Ainda não vivi e talvez não chegue a vivenciar a volta da anestesia sem minha mama esquerda mas seguir a orientação dos médicos e me preparar para este momento me fez entender que a reconstrução imediata provavelmente me levaria a não perceber muitos vazios. Pelo menos de forma imediata, eu não me sentiria invadida pela ausência dos espaços simbólicos ocupados por esse órgão que carregamos no peito a vida toda. A mama é alimento, sustento, proteção, beleza, amor, sedução, prazer, sexo. A mama é feminino e masculino. Não à toa, cânceres habitam nossas mamas homem e mulher desde sempre. Mas, no feminino, a mama também é fetiche, objeto, tabu, pornografia. Se acontecer, acordar sem uma das minhas mamas vai sim me afetar porque o vazio que vai se revelar vai tornar muitas coisas presentes.
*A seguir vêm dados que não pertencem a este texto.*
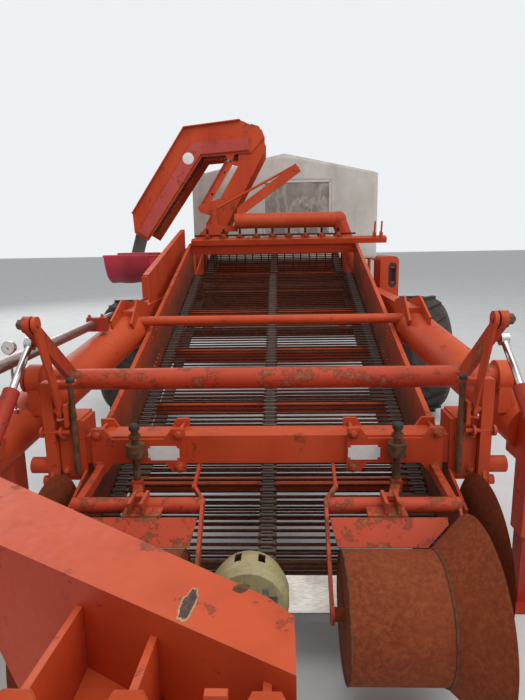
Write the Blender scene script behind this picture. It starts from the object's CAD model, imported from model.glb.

Coisas que virão de fora e de dentro acessando meus apegos à forma, ao aparente, ao visível, ao olhar do outro.
Dia desses, uma amiga me convidou a ponderar sobre a possibilidade de tudo isso que tenho vivido ser uma agressão ao meu feminino, algo que ela pensou por saber que, além da mama que agora vai me deixar, vivi a partida dos meus ovários há 1 ano e meio e do meu útero há 2 meses . Claro que aceitei o convite e, mais uma vez, pensei muito, o suficiente para concluir que não, o que estou vivendo não é uma agressão ao meu feminino, é uma resposta a décadas de agressão. Uma consciência que surge enquanto me convida a me reconhecer e celebrar mulher sem aquilo que aprendemos a acreditar que, sozinho, nos define.
Os médicos pediram que eu me preparasse para a mastectomia e sinto que me preparei para uma vida inteira. Volta e meia eu acredito que essa jornada é pra curar muito mais que um câncer. Aos quase 59 anos estou aqui, sem hormônio, sem ovário e sem útero, mas totalmente grávida de mim.
Ana Cortat, vice-presidente executiva da Agência Soko, fundadora da Hybrid Collab e ativista em causas raciais, de gênero e LGBTQIAPN+, escreveu esse texto em 8 de fevereiro de 2024, após realizar a sessão de fotos com a artista Maria Ribeiro.